Brands needn’t be inherently sustainable or good for society from their inception, but I do believe communications do need to be underpinned by meaningful action if a brand is to hit the sweet spot of business effects and contributing to the wider social good. Take Wunderman Thompson’s Homeless Bank Account campaign for HSBC for instance, where the bank partnered with Shelter to offer bank accounts to people with no fixed address in the UK. The campaign, which brought home two gold trophies from Cannes last year, highlighted the vicious cycle that people often fall into when they become homeless. To date, HSBC have seen a 52% uptake of no fixed address accounts, and the donations generated from the campaign have helped Shelter get over 100 people off the streets. Not only that but the campaign has contributed to positive growth in brand associations, with significantly more people agreeing that the bank supports the community and cares about their customers.

As marketeers, we have the power to shape businesses that are fit for the future we all want to see. So, noble as the new IPA judging criteria is, the ambition falls short.  Particularly in a world where social and environmental concerns are increasingly placed at the very heart of business operations. We need to think bigger and expand our understanding of what makes a healthy, thriving company, and how communications can contribute. One in which purpose and profit are part of the same vision. We can do this by reframing the conversation around prosperity.  

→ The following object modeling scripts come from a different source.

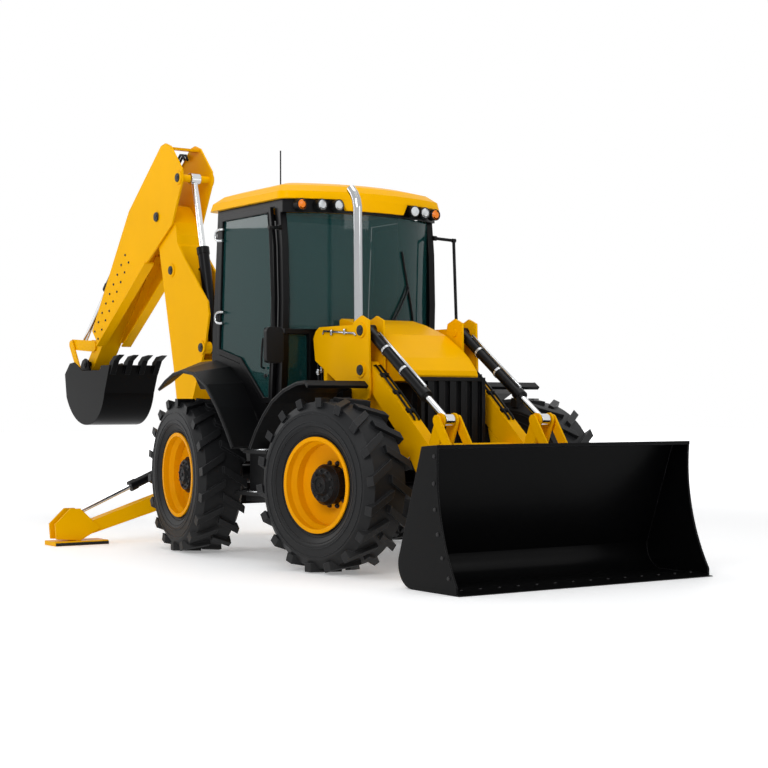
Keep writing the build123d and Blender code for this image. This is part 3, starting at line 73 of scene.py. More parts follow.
# %% Camera
camera_data = bpy.data.cameras.new("camera")
camera_data.lens = 77.17
camera_data.sensor_width = 36.0
camera_data.shift_x = -0.0068
camera_data.shift_y = 0.1092
camera_data.clip_end = 200.0
camera = bpy.data.objects.new("camera", camera_data)
bpy.context.scene.collection.objects.link(camera)
heading, dip = radians(145.54), radians(-2.17)
look = Vector((cos(heading) * cos(dip), sin(heading) * cos(dip), sin(dip)))
camera.location = at(13.120, -7.917, 1.303)
camera.rotation_euler = look.to_track_quat("-Z", "Y").to_euler()
bpy.context.scene.camera = camera
print("camera at", tuple(round(v, 3) for v in camera.location))

# %% [markdown]
# A studio floor and backdrop are one pale sweep. To the camera, to reflections and through
# glass the world is white, and to diffuse light it is dimmer, so the machine keeps its own
# shadow. Far from the lamps the floor would fall off to grey, so a soft glow grows with the
# distance from the machine and carries it up to the white of the backdrop.

# %% Floor and world
scene = bpy.context.scene
scene.view_settings.view_transform = "Standard"


def node_tree(material):
    """Clears a material's nodes and returns its tree."""
    material.use_nodes = True
    material.node_tree.nodes.clear()
    return material.node_tree


FLOOR_HALF, FLOOR_Z = 60.0, -0.002
GLOW_FADE = (("From Min", 5.0), ("From Max", 16.0), ("To Min", 0.24), ("To Max", 1.0))
floor_mesh = bpy.data.meshes.new("floor")
shape = bmesh.new()
bmesh.ops.create_grid(shape, x_segments=1, y_segments=1, size=FLOOR_HALF)
shape.to_mesh(floor_mesh)
shape.free()
floor = bpy.data.objects.new("floor", floor_mesh)
floor.location.z = FLOOR_Z
scene.collection.objects.link(floor)

floor_paint = bpy.data.materials.new("studio_floor")
tree = node_tree(floor_paint)
output = tree.nodes.new("ShaderNodeOutputMaterial")
surface = tree.nodes.new("ShaderNodeBsdfPrincipled")
surface.inputs["Base Color"].default_value = (0.93, 0.93, 0.93, 1.0)
surface.inputs["Roughness"].default_value = 0.55
surface.inputs["Emission Strength"].default_value = 1.0
place = tree.nodes.new("ShaderNodeTexCoord")
reach = tree.nodes.new("ShaderNodeVectorMath")
reach.operation = "LENGTH"
fade = tree.nodes.new("ShaderNodeMapRange")
fade.interpolation_type = "SMOOTHSTEP"
for label, value in GLOW_FADE:
    fade.inputs[label].default_value = value
glow = tree.nodes.new("ShaderNodeCombineColor")
tree.links.new(place.outputs["Object"], reach.inputs[0])
tree.links.new(reach.outputs["Value"], fade.inputs["Value"])
for label in ("Red", "Green", "Blue"):
    tree.links.new(fade.outputs["Result"], glow.inputs[label])
tree.links.new(glow.outputs["Color"], surface.inputs["Emission Color"])
tree.links.new(surface.outputs["BSDF"], output.inputs["Surface"])
floor_mesh.materials.append(floor_paint)

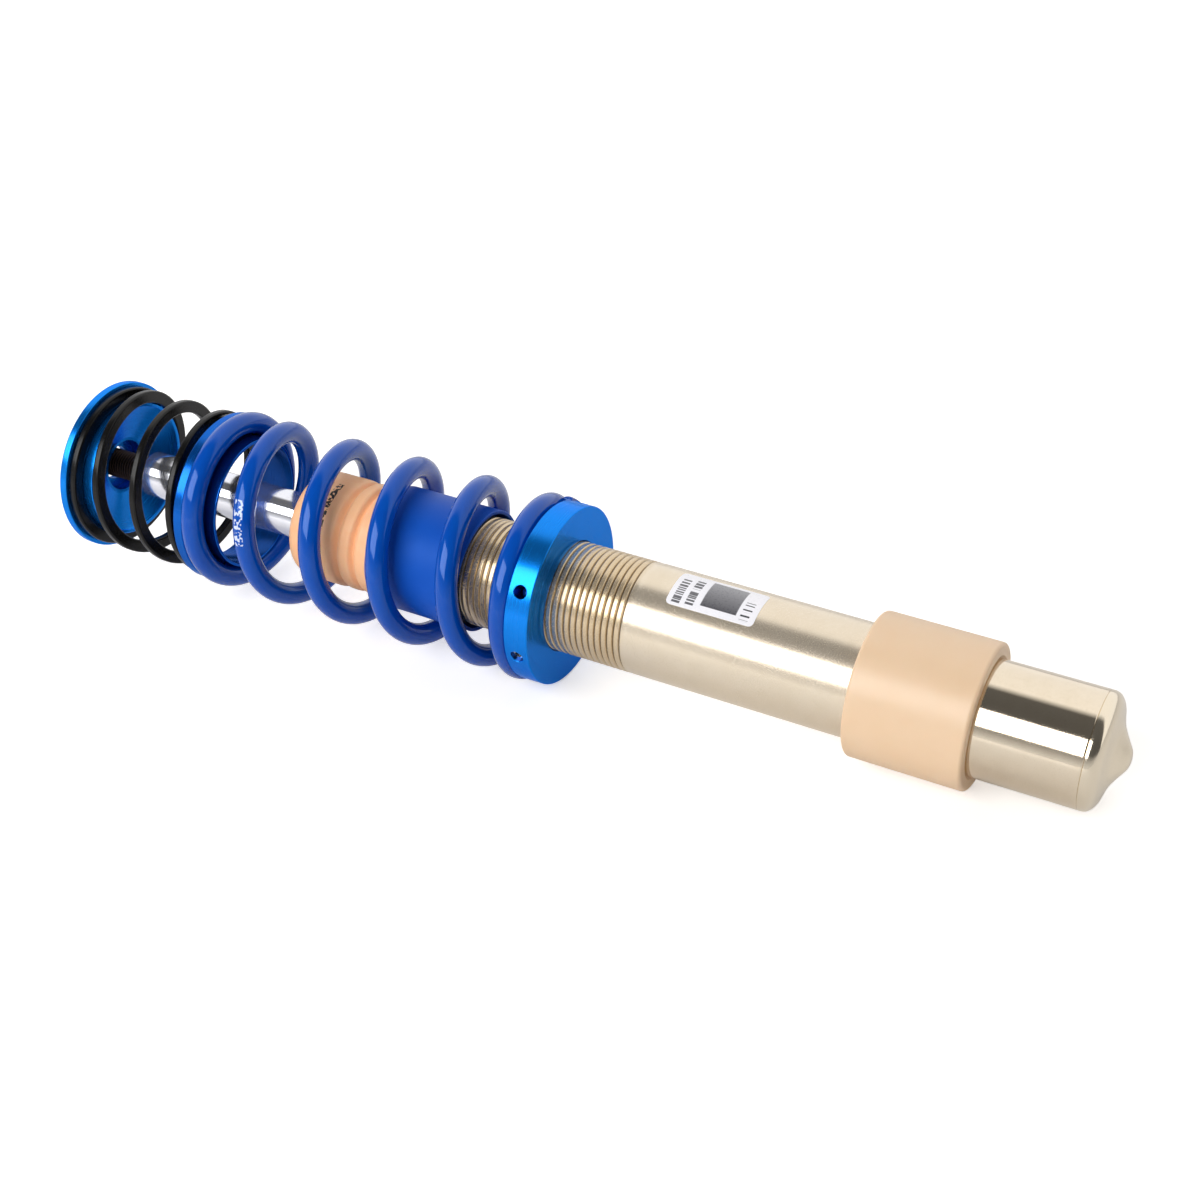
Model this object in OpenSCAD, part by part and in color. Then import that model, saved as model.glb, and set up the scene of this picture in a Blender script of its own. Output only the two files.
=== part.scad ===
// Coil-over strut lying along X: closed lower end towards +X, piston rod stud towards -X.
// The origin is the centre of the knuckle sleeve, on the strut axis. All sizes in millimetres.

/* [Strut tube] */
// Outside diameter of the strut tube
tube_d = 50; // [48:0.5:52]
// Wall thickness of the strut tube
tube_wall = 2.8; // [2.4:0.1:3]
// Distance from the origin up to the tube mouth
tube_up = 249; // [246:1:252]
// Distance from the origin down to the welded end cap
tube_down = 70; // [68:1:74]
// Pitch of the rolled adjusting thread
thread_pitch = 3; // [2:0.5:4]
// Depth of the rolled adjusting thread
thread_depth = 0.85; // [0.5:0.05:1]
// Distance from the origin up to the end of the thread
thread_end = 129; // [126:1:134]
// How far the nub of the pressed end cap stands out past its rim
cap_cone = 10; // [9:0.5:11]
// Height of the straight rim of the end cap
cap_rim = 4.5; // [4:0.5:6]

/* [Knuckle sleeve] */
// Outside diameter of the plastic knuckle sleeve
sleeve_d = 63; // [60:0.5:66]
// Length of the plastic knuckle sleeve
sleeve_len = 51; // [46:1:56]
// Edge radius of the sleeve
sleeve_edge = 2.2; // [1:0.2:3]

/* [Spring perch] */
// Outside diameter of the threaded spring perch
perch_d = 82; // [80:0.5:84]
// Thickness of the perch flange
perch_t = 11.5; // [10:0.5:13]
// Distance from the origin up to the lower face of the perch
perch_up = 165; // [163:1:168]
// Height of the centring collar on the perch
perch_collar = 5; // [3:0.5:5]
// Diameter of the spanner pin holes
pin_hole_d = 6; // [4:0.5:7]
// Depth of the spanner pin holes
pin_hole_depth = 9; // [6:0.5:12]
// Angle of the first spanner pin hole about the strut axis
pin_hole_angle = 149; // [100:1:180]
// Nominal diameter of the clamp screw
screw_d = 6; // [5:0.5:7]

/* [Main spring] */
// Wire diameter of the main spring
wire_d = 10.25; // [9:0.25:11]
// Mean coil diameter of the main spring
coil_d = 74.5; // [74:0.25:76]
// Free length of the main spring
main_len = 172.4; // [170:0.2:176]
// Number of turns of the main spring
main_turns = 6.42; // [6.2:0.02:6.6]
// Angle at which the main spring starts
main_start = -94; // [-120:1:-60]

/* [Helper spring] */
// Radial width of the flat helper wire
flat_w = 6; // [5:0.25:6.5]
// Axial thickness of the flat helper wire
flat_t = 3.6; // [3:0.1:4]
// Mean coil diameter of the helper spring
helper_d = 73; // [72:0.25:74]
// Free length of the helper spring
helper_len = 63.7; // [60:0.1:66]
// Number of turns of the helper spring
helper_turns = 4.13; // [3.9:0.01:4.3]
// Angle at which the helper spring starts
helper_start = 34; // [0:1:90]

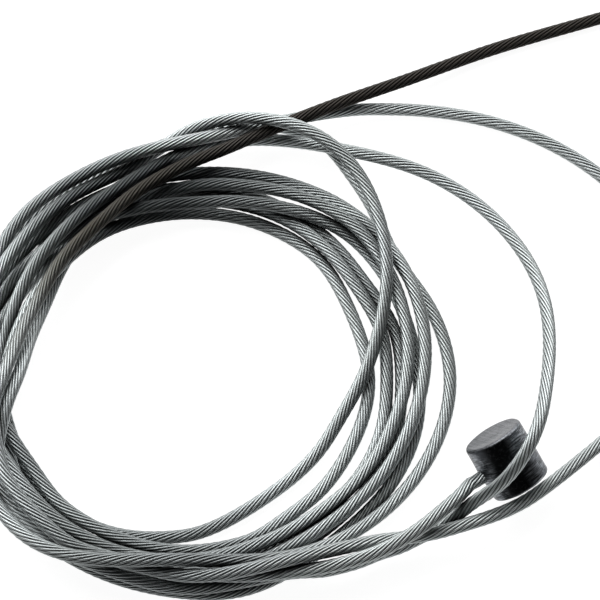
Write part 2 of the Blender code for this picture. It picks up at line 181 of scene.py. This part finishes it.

Prosperity is a notion that encompasses not just economic wellness, but many other dimensions of what makes a company strong. It includes profit, and shareholder return.  Indeed a company must be profitable to be prosperous. But prosperity is broader than financial wellness alone and can include any, or all other dimensions of wellness including environmental, social, physical and occupational. Prosperity includes employee health and happiness, equitable and sustainable supply chains, efforts to advance equality, and inclusive products and services that contribute to flourishing ecosystems. The idea of prosperity, offers a one-time opportunity to challenge the age old theory that a company’s only responsibility is to maximise returns for shareholders. And with it, lead the way to a bigger vision of the kind of world we want to live in and leave behind.